The new government has revealed that mass graves have been found at up to three sites near the capital. But Serbian journalists looking for the sites have been warned by the authorities not to investigate further.

One of the sites is believed to lie inside the 13 May military compound in Batojnica. But armed guards refuse journalists access to the compound. It is believed that one of the refrigerator trucks bearing the corpses arrived here as Nato bombs fell around the capital in 1999.

The bodies of at least 1,500 Albanians known to have been murdered by Serb security forces disappeared from Kosovo during the air strikes in 1999.

They are vital evidence that the international war-crimes tribunal in The Hague needs if it is to prove its charge that ex-President Milosevic is guilty of crimes against humanity. Investigators from the tribunal are believed to have arrived in Belgrade last week. But questions are being asked about why the new authorities are preserving the secrecy over Milosevic's attempts to hide some of his worst crimes.

The truth began to emerge only after a diver revealed for the first time the one major slip-up in the operation to hide the corpses.

In early April 1999, a refrigerator truck was seen in the river Danube near the town of Kladovo. Earlier this year, Zivedin Djordjevic told a little-known Serbian magazine that he was one of a team of divers that pulled the truck out of the river. He said it was full of the corpses of murdered Albanians, including women and children.
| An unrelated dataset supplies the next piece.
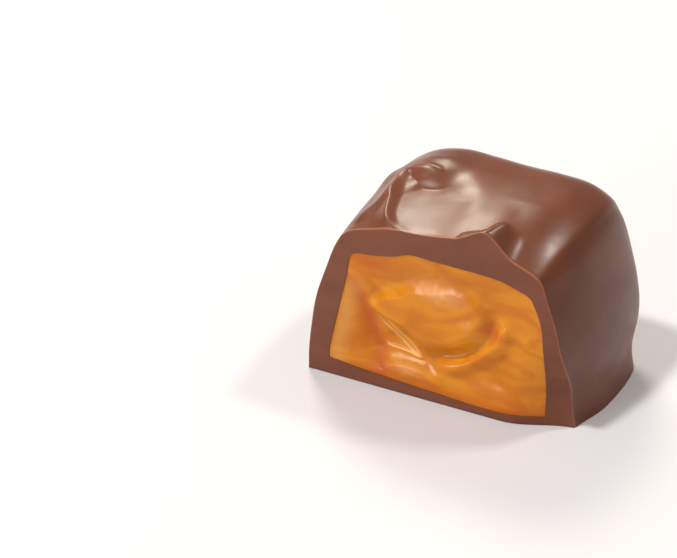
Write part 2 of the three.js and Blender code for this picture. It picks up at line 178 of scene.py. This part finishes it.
# Fineness: columns along each stretch of the outlines, and rows from the cut to the back.
SIDE_COLUMNS = 13
TOP_COLUMNS = 30
SIDE_STRETCHES = 5
BASE_COLUMNS = 40
SKIN_ROWS = 200
RING_ROWS = 12
HOLLOW_ROWS = 14
FACE_ROWS = 110
LONG_LINE_STEPS = 160  # straight pieces that stand for a long line of relief
PATH_STEPS = 8000  # steps along a rounded edge, from which its rows are taken
SKIN_BACK_SHARE = 0.6  # the back's stretch counts this much when the rows are spread
FILLING_BACK_SHARE = 0.5
SHARP_ANGLE = 50  # degrees between faces from which an edge is shaded sharp


# ---- Curves and fields ----
def curve_through(points, places):
    """Points at the places 0 to 1 of a smooth curve through the given points."""
    points = np.asarray(points, float)
    last = len(points) - 1
    at = np.clip(np.asarray(places, float) * last, 0, last)
    i = np.minimum(at.astype(int), last - 1)
    w = (at - i)[:, None]
    before = points[np.maximum(i - 1, 0)]
    start = points[i]
    end = points[i + 1]
    after = points[np.minimum(i + 2, last)]
    slope_in = (end - before) / 2
    slope_out = (after - start) / 2
    cubic = 2 * start - 2 * end + slope_in + slope_out
    square = -3 * start + 3 * end - 2 * slope_in - slope_out
    return cubic * w**3 + square * w**2 + slope_in * w + start


def rise(x, low, high):
    """0 below low and 1 above high, with a smooth step between."""
    t = np.clip((np.asarray(x, float) - low) / (high - low), 0, 1)
    return t * t * (3 - 2 * t)


def nearest(u, v, points, steps=80):
    """Offset from the curve through the points, positive on its right hand, and the part passed."""
    curve = curve_through(points, np.linspace(0, 1, steps + 1))
    best = np.full(u.shape, np.inf)
    part = np.zeros(u.shape)
    sign = np.ones(u.shape)
    for i in range(steps):
        (start_u, start_v), (along_u, along_v) = curve[i], curve[i + 1] - curve[i]
        across_u = u - start_u
        across_v = v - start_v
        w = (across_u * along_u + across_v * along_v) / (along_u**2 + along_v**2)
        w = np.clip(w, 0, 1)
        distance = np.hypot(across_u - w * along_u, across_v - w * along_v)
        nearer = distance < best
        best = np.where(nearer, distance, best)
        part = np.where(nearer, (i + w) / steps, part)
        right = along_u * across_v - along_v * across_u < 0
        sign = np.where(nearer, np.where(right, 1.0, -1.0), sign)
    return best * sign, part


def bell(offset, left_width, right_width):
    return np.exp(-((offset / np.where(offset < 0, left_width, right_width)) ** 2))


def between(part, grown, falling):
    """Grows from a line's start to one part of it, and falls from another part to its end."""
    return rise(part, 0, grown) * (1 - rise(part, falling, 1))


def mound(u, v, centre_u, centre_v, width_u, width_v):
    return np.exp(-(((u - centre_u) / width_u) ** 2) - ((v - centre_v) / width_v) ** 2)


def waves(u, v, seed, size, count=14):
    """Smooth seeded unevenness of about -1 to 1, with features of about the given size."""
    draw = np.random.default_rng(seed)
    field = np.zeros(np.shape(u))
    for _ in range(count):
        angle = draw.uniform(0, 2 * math.pi)
        pitch = size * draw.uniform(0.7, 1.6)
        turn = 2 * math.pi / pitch
        field += np.sin(turn * (u * math.cos(angle) + v * math.sin(angle)) + draw.uniform(0, 6.3))
    return field / math.sqrt(2 * count)


# ---- The coating's form ----
def chip(x, z):
    """How far the cut surface falls back, where the coating chipped as the piece was cut."""
    across = rise(x, CHIP_START, CHIP_START + CHIP_WIDTH)
    return CHIP_DEPTH * across * (1 - rise(z, CHIP_HEIGHT / 3, CHIP_HEIGHT))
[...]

Since then, the Serbian police have said that their investigations have uncovered a secret meeting in March 1999, at which the then president ordered that evidence that could be used by The Hague tribunal must be covered up.

Thousands of Kosovar Albanians were accused of lying by the Western media when they told of murdered relatives whose bodies were never found. Now it seems likely that the bodies dug up around Belgrade can be identified, bringing some comfort to the bereaved at last ­ if the new Yugoslav authorities divulge the information.